We have been taught to believe that it was the greatest injustice towards the common people of old Rome when the laws they were commanded to obey, under Caligula, were written in small characters, and hung upon high pillars, thus more effectually to ensnare the people. How much advantage may we justly claim over the old Roman, if our criminal laws are so obscurely written that one cannot tell when he is violating them? If the rule contended for here is to be applied to the defendant, he will be put upon trial for an act which he could not by perusing the law have ascertained was an offense. My own sense of justice revolts at the idea. It is not in keeping with the genius of our institutions, and I cannot give it my sanction. It may be well to consider the established rules for interpreting criminal statutes. In the case of U. S. v. Clayton, 2 Dill. 228, the rule is well stated, and authorities cited in the case are contained in 12 Myers, Fed. Dec. 86, § 345. Section 346 reads as follows:

“The principle that the legislative intent is to be found, if possible, in the enactment itself, and that the statutes are not to be extended by construction to cases not fairly and clearly embraced in their terms, is one of great importance to the citizen. The courts have no power to create offenses, but if, by a latitudinarian construction, they construe cases not provided for to be within legislative enactments, it is manifest that the safety and liberty of the citizen are put in peril, and that the legislative domain has been invaded. Of course, an enactment is not to be frittered away by forced constructions, by metaphysical niceties, or mere verbal and sharp criticism; nevertheless the doctrine is fundamental in English and American law that there can be no constructive offenses; that before a man can be punished his case must be plainly and unmistakably within the statute; and if there be any fair doubt whether the statute embraces it, that doubt is to be resolved in favor of the accused. These principles admit of no dispute, and have often been declared by the highest courts, and by no tribunal more clearly than the supreme court of the United States.” Cases cited, U. S. v. Morris, 14 Pet. 464; U. S. v. Wiltberger, 5 Wheat. 76; Ferett v. Atwill, Blatchf. 151-156; Myers v. Foster, 6 Cow. 567; Daggett v. State, 4 Conn. 61.

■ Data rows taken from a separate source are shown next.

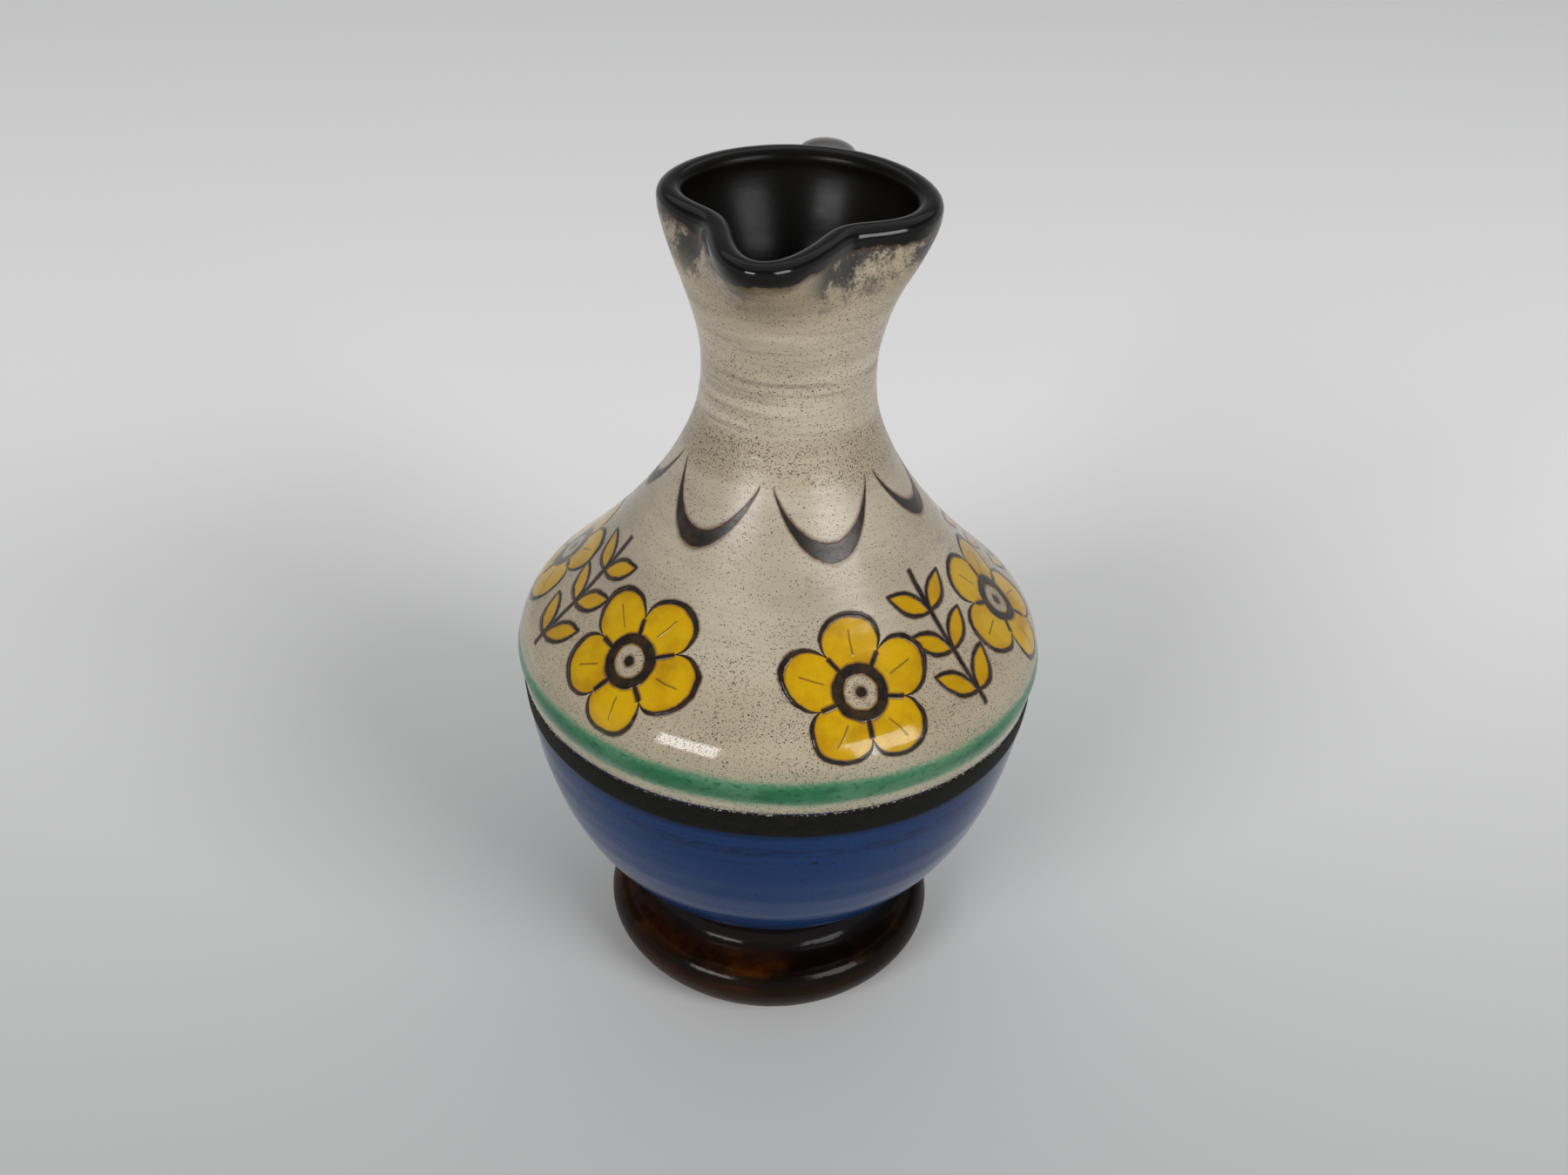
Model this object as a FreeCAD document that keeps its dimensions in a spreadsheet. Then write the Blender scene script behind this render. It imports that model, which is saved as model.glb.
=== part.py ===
import FreeCAD, Part
import math
import os
import Sketcher

# Footed pottery jug with a pinched pouring lip and a strap handle.
# Millimetres, +Z up. The foot ring rests on Z = 0, the jug's axis is the Z axis,
# the spout points along -Y and the handle stands along +Y.
# It is thrown in rings that are luted together: foot, bowl, shoulder, neck and mouth.
# The handle is a pulled strap, and two slip lines run round the belly.

# Driving sizes: alias, value and what it is. A rise is counted up from the base of its
# own ring, and a corner is the point that a curved side heads for before it turns away.
sizes = [
    ("wall", 4.0, "thickness of the thrown wall"),
    ("foot_height", 21.6, "rest plane to the waist where the bowl is luted on"),
    ("rest_radius", 34.6, "outer edge of the ring that meets the table"),
    ("rest_width", 5.0, "flat width of that ring"),
    ("flange_swell", 2.8, "how far the foot's roll stands out past that ring"),
    ("flange_low", 3.4, "rise of the lower corner of the foot's roll"),
    ("flange_high", 13.4, "rise of the upper corner of the foot's roll"),
    ("waist_radius", 28.6, "radius where the foot meets the bowl"),
    ("waist_low", 15.6, "rise of the corner under the waist"),
    ("hollow_width", 7.0, "width of the foot's top face"),
    ("hollow_inset", 0.6, "waist to the corner of the bell under the foot"),
    ("hollow_rise", 14.0, "rise of that corner"),
    ("bowl_height", 54.3, "waist to the seam under the shoulder"),
    ("swell_inset", 2.85, "belly seam to the corner of the bowl's side"),
    ("swell_rise", 17.8, "rise of that corner"),
    ("belly_radius", 55.05, "radius of the seam between bowl and shoulder"),
    ("floor_depth", 5.0, "thickness of the bowl's floor"),
    ("floor_radius", 18.0, "radius of the flat part of that floor"),
    ("shoulder_height", 58.2, "belly seam to the collar under the neck"),
    ("keel_swell", 1.25, "how far the rounded keel's corner stands out past the belly"),
    ("keel_rise", 10.9, "rise of that corner"),
    ("flank_rise", 39.0, "rise of the corner of the hollow flank above the keel"),
    ("collar_swell", 1.4, "how far the seam under the neck stands out past the neck"),
    ("collar_rise", 4.4, "rise of the corner where the neck leaves the flank's slope"),
    ("neck_height", 25.0, "collar to the seam under the mouth"),
    ("neck_radius", 17.4, "radius of the neck where it is narrowest"),
    ("neck_waist_rise", 11.0, "rise of that narrowest place"),
    ("flare_rise", 17.0, "rise of the corner where the neck starts to open"),
    ("throat_swell", 2.7, "how far the seam under the mouth stands out past the neck"),
    ("mouth_height", 21.0, "throat seam to the top of the lip at the back"),
    ("mouth_knee", 3.0, "how far the mouth carries on the neck's slope"),
    ("mouth_swell_rise", 9.0, "rise of the ring where the mouth turns out to the lip"),
    ("lip_side_flare", 6.3, "throat to the lip's crest at the sides"),
    ("lip_back_flare", 6.5, "throat to the lip's crest over the handle"),
    ("lip_thickness", 4.0, "width of the rounded lip"),
    ("lip_depth", 4.5, "height of the upright band under the lip"),
    ("lip_fall", 3.4, "how far the lip drops from the back to the spout"),
    ("spout_swell", 6.2, "how far the spout is drawn out"),
    ("spout_angle", 19.0, "half angle that the spout takes up, degrees"),
    ("pinch_depth", 8.9, "how far two fingers press the lip in beside the spout"),
    ("pinch_angle", 48.0, "direction of each pinch from the spout, degrees"),
    ("pinch_spread", 32.0, "half angle that a pinch takes up, degrees"),
    ("handle_inset", 3.45, "how far the strap's middle stays inside the belly's radius"),
    ("handle_crest_rise", 15.5, "height of the middle of the strap over the throat seam"),
    ("handle_width", 11.8, "width of the strap halfway up"),
    ("handle_thickness", 6.4, "thickness of the strap halfway up"),
    ("handle_root_rise", 6.0, "height of the upper root above the throat seam"),
    ("band_width", 6.4, "height of the dark slip band under the belly seam"),
    ("band_thickness", 0.35, "how far the slip band stands out"),
    ("line_low", 2.4, "rise of the glaze line's lower edge above the belly seam"),
    ("line_high", 7.9, "rise of its upper edge"),
    ("line_swell", 0.5, "how far the glaze line stands out"),
    ("overrun", 6.0, "how far a cutting outline runs past what it cuts"),
]

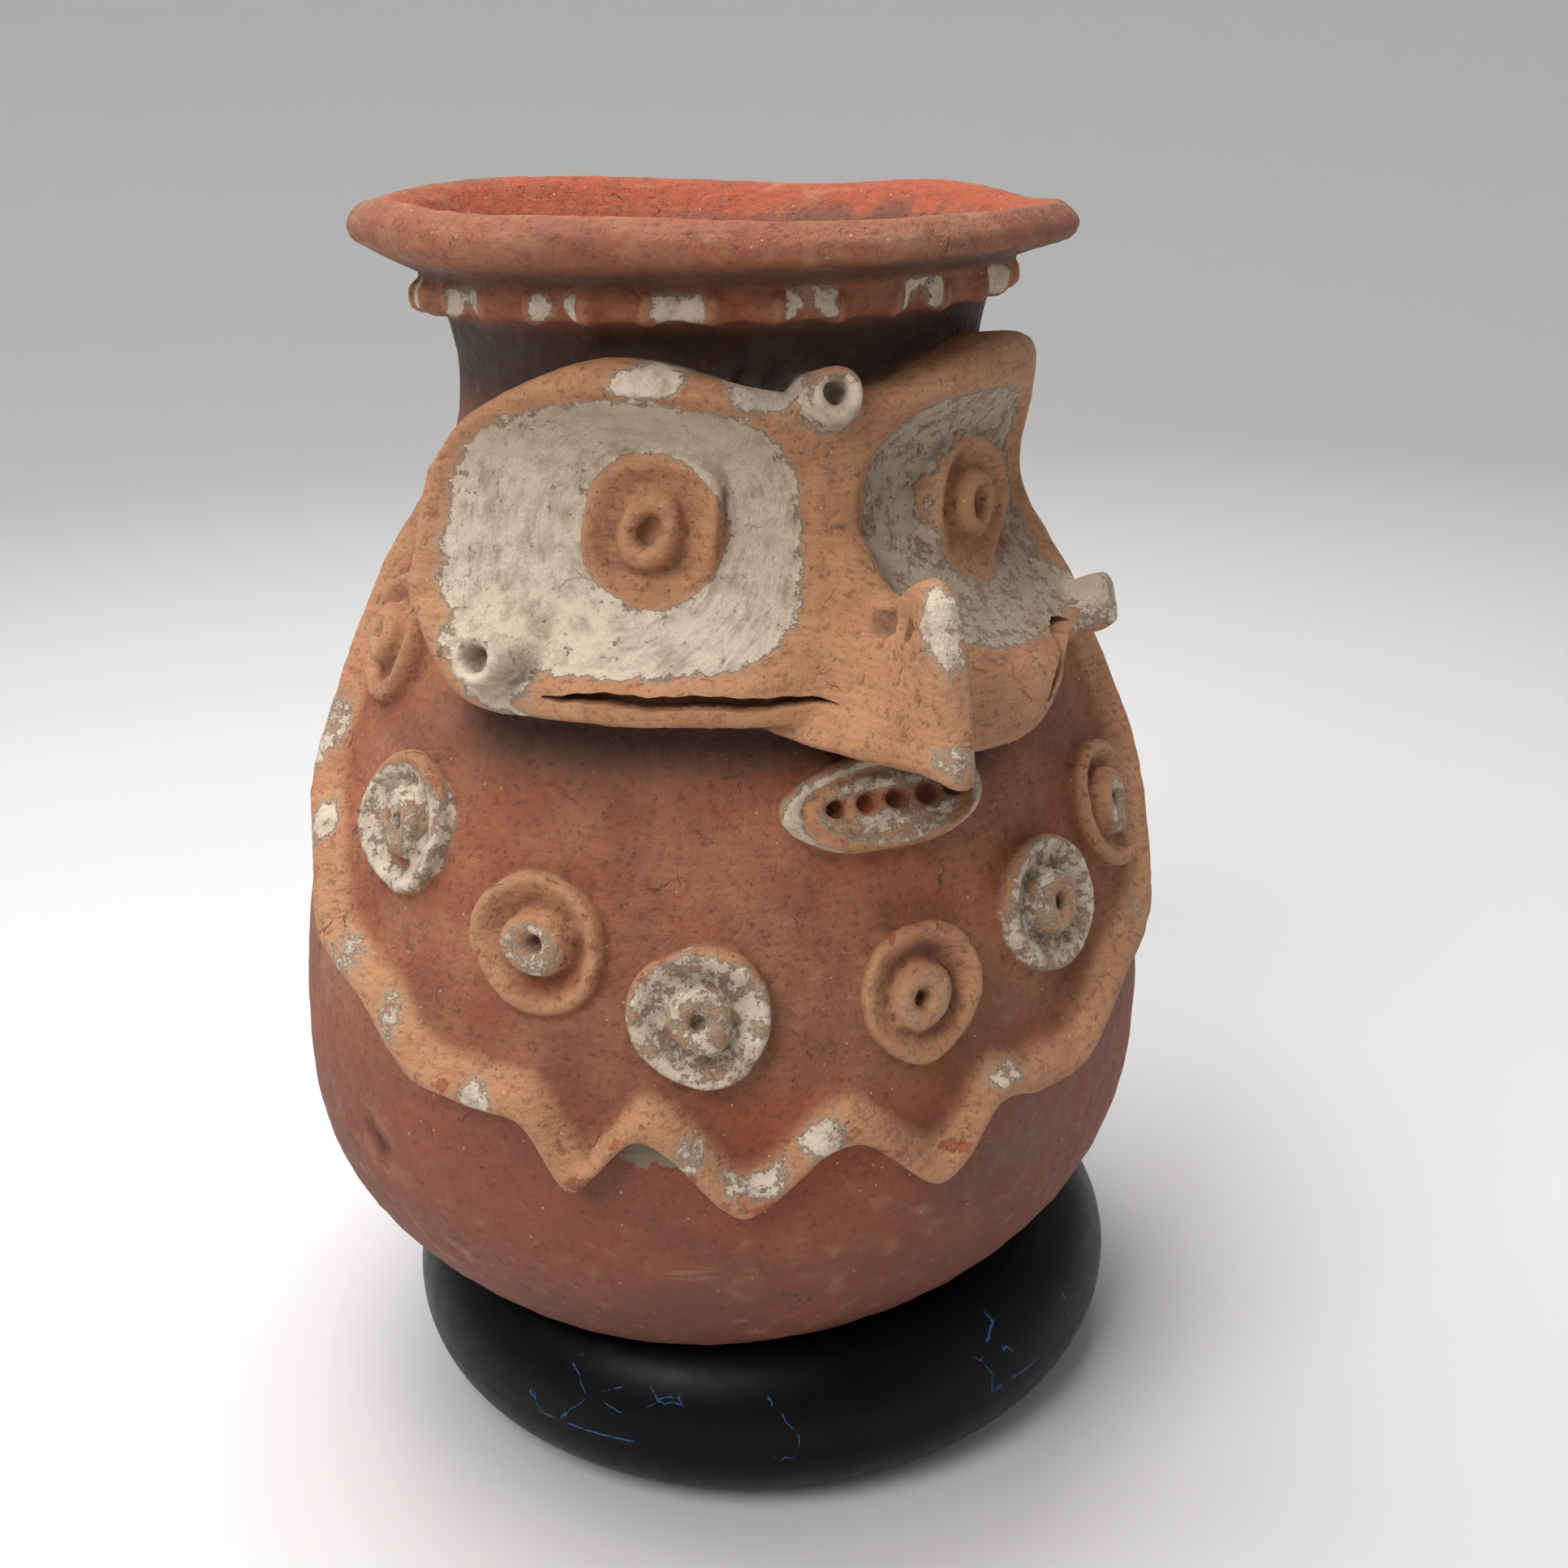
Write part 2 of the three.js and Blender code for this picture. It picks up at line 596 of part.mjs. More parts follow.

Tested by this rule of interpretation, I do not believe that the word “writing” should be construed to mean or to embrace a sealed letter. The question is not presented here for the first time, as I have stated. See U. S. v. Williams, 3 Fed. Rep. 484; U. S. v. Loftis, 12 Fed. Rep. 671.

These two cases confirm my views upon the question presented. I am referred to the decision of Judge Drummond in U. S. v. Gaylord, 17 Fed. Rep. 438. In the case of U. S. v. Britton, 17 Fed. Rep. 731, the commissioner follows the rulings of Judge Drummond; and in U. S. v. Morris, 18 Fed. Rep. 900, the judge (DEADY) simply yields his better judgment to what he believes a binding decision upon him, which is contrary to his opinion in the Loftis Case. In short, 905in the last cited cases deference is paid to the decision in the Gaylord Case. I cannot yield my assent to the same. I do not think the offense a continuing offense. If so, a man maybe taken from Maine to California to be tried for a misdemeanor. Nor that the word “writing,” in the statute, embraces or was intended to embrace a sealed letter. The indictment is quashed, and the defendant discharged.